Onanuga insisted that the Discos, privatised in 2013 under President Goodluck Jonathan, are responsible for delivering power to end consumers, not the Federal Government.
“What this government has done in the last three years has been to address the problems hindering the capacity of Discos to deliver,” he said, citing efforts to strengthen the grid with Siemens, activate idle GENCOs, plan to clear the N4 trillion legacy debts owed to GENCOs and GASCOs, implement metering with over 2.5 million meters provided to homes, and establish GAMCO, the Grid Asset Management Company, to optimise power supply.
Social programmes: NELFUND, CREDICORP and education stability
Among the administration’s impactful programmes, Onanuga highlighted the introduction of NELFUND and CREDICORP in 2024.
“While Credicorp is making loans available to civil servants to buy Made-in-Nigeria products, NELFUND, with N282 billion committed so far, has made tertiary education more accessible for our children,” he wrote.
He said about 1.6 million Nigerian students have benefited from NELFUND, with school fees and stipends assured.
“The government has also renegotiated the 2009 ASUU-FG agreement, such that in the last three years, our universities, along with the polytechnics and colleges of education, have been spared the disruptive academic strikes,” he added.
Onanuga emphasised that, as a result, a four-year programme in universities, polytechnics and colleges of education is now completed in four years.
“He promised it during the campaign and has delivered,” he said.
He also noted investment in technical schools offering allowances to vocational students and TETFUND funding research grants for academics.

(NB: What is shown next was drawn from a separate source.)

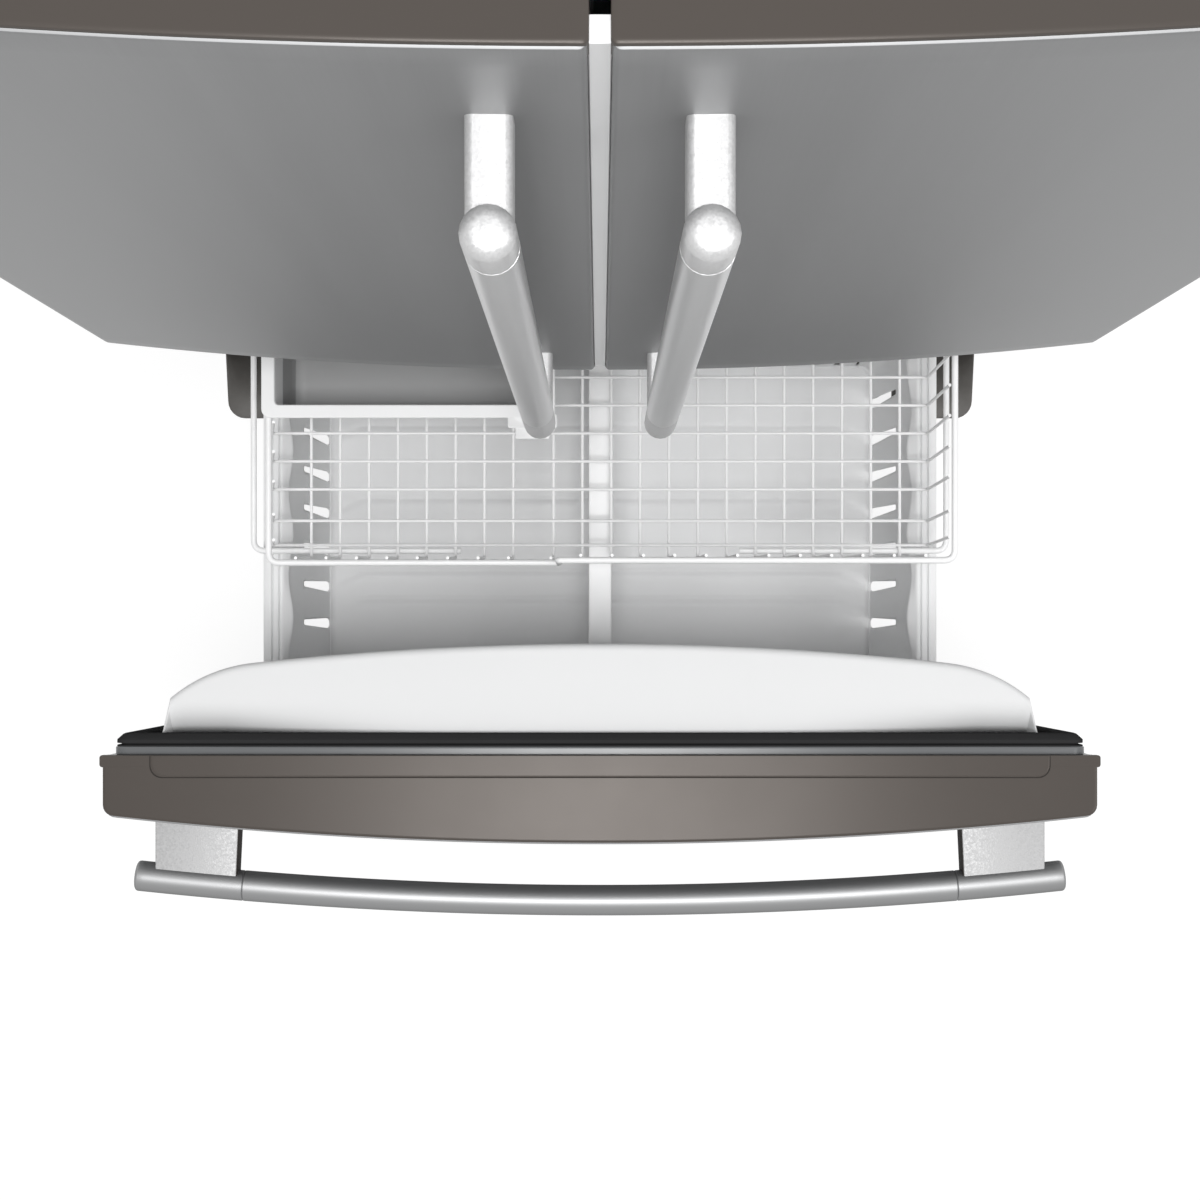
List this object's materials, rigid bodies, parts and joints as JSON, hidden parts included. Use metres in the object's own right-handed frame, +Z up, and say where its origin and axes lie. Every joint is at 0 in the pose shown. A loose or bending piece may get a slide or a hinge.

Onanuga acknowledged that the past three years have not been entirely rosy, especially regarding security.
“It has not been all rosy the past three years, especially in the area of making our people safe from the band of bandits and terrorists,” he wrote.
He said the armed forces are locked in an asymmetrical war against bandits and terrorists, neutralising leaders and foot soldiers in several theatres of conflict, while displaced terrorists attack vulnerable areas in some states, killing and kidnapping.
“The government is unrelenting in providing the armed forces, intelligence agencies, and police with the tools they need to wage the war,” Onanuga wrote.
With support from friendly governments such as the United States, France and the United Kingdom, he said there is hope that the menace of kidnappers and their political sponsors will become history.
“The man who has taken the bullets to make Nigeria survive a fiscal disaster is even more willing to take additional bullets to make all Nigerians safe,” he concluded.
Onanuga ended his piece by underscoring the administration’s commitment to its manifesto.
“In recent weeks, I revisited the manifesto and policy ambitions that won us the election. The Tinubu administration has faithfully implemented its Renewed Hope Agenda, striving to resolve in three years the cumulative problems of decades,” he wrote.